--- Start of Data shown ---

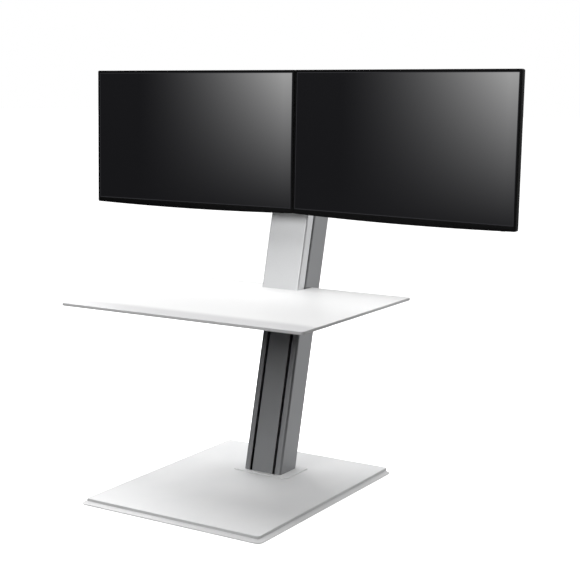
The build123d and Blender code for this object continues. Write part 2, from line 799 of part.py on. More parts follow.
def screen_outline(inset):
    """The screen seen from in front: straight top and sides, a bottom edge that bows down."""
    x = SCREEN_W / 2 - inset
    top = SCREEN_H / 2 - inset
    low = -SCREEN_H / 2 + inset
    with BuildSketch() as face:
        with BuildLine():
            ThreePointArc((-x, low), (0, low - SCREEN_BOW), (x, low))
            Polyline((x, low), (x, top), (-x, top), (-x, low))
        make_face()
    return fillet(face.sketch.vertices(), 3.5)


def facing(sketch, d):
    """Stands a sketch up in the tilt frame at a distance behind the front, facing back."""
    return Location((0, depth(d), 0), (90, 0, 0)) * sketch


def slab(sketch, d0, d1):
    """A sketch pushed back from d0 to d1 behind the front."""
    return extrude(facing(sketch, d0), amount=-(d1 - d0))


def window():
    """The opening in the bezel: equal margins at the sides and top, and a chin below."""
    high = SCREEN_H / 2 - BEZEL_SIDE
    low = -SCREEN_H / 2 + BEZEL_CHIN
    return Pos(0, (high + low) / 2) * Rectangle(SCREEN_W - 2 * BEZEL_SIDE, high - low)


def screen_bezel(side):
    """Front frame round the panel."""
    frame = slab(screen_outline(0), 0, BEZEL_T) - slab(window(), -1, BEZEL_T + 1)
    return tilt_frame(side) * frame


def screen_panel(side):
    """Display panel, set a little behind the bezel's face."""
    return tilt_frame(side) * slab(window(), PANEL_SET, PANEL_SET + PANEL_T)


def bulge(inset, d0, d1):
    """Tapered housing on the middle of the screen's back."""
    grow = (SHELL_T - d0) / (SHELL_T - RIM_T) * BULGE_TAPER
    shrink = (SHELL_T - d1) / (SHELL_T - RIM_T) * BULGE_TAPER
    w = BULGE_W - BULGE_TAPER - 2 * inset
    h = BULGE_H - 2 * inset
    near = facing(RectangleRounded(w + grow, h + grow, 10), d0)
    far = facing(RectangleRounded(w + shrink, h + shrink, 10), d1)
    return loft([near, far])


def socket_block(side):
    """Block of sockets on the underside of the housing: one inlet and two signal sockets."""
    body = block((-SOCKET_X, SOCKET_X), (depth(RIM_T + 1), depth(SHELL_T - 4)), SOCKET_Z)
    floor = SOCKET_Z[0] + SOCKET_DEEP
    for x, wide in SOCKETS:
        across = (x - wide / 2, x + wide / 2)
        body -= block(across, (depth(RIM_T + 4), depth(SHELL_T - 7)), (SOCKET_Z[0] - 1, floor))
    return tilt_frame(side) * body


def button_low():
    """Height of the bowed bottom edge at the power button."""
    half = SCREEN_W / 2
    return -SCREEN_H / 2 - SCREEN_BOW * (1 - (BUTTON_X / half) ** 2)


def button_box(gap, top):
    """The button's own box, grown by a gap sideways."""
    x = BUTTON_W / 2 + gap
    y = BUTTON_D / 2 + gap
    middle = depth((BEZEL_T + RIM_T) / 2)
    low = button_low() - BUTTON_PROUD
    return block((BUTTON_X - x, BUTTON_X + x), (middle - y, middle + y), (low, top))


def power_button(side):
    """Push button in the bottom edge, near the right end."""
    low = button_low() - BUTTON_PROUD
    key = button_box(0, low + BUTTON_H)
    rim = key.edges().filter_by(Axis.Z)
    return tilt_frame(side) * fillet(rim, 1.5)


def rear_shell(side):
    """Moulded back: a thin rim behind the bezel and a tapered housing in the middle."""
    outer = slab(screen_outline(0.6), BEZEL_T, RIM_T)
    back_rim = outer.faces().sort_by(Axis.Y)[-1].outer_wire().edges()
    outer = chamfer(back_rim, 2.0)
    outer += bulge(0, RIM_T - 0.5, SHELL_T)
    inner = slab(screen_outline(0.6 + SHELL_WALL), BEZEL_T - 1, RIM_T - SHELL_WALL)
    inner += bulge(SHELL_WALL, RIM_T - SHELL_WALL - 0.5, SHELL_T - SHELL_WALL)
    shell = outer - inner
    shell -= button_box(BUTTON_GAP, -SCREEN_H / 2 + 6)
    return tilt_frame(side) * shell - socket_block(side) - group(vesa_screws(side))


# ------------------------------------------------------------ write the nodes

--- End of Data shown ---

▸ **Given problem**: Reproduce exactly, please, only the lines from the start of the data above to the line that contains "return Location((0, depth(d), 0), (90, 0, 0))", with both ends kept.

▸ **Task answer**:
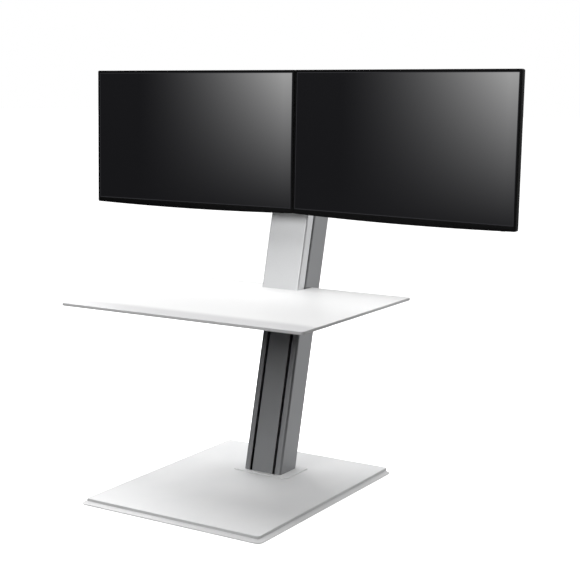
The build123d and Blender code for this object continues. Write part 2, from line 799 of part.py on. More parts follow.
def screen_outline(inset):
    """The screen seen from in front: straight top and sides, a bottom edge that bows down."""
    x = SCREEN_W / 2 - inset
    top = SCREEN_H / 2 - inset
    low = -SCREEN_H / 2 + inset
    with BuildSketch() as face:
        with BuildLine():
            ThreePointArc((-x, low), (0, low - SCREEN_BOW), (x, low))
            Polyline((x, low), (x, top), (-x, top), (-x, low))
        make_face()
    return fillet(face.sketch.vertices(), 3.5)


def facing(sketch, d):
    """Stands a sketch up in the tilt frame at a distance behind the front, facing back."""
    return Location((0, depth(d), 0), (90, 0, 0)) * sketch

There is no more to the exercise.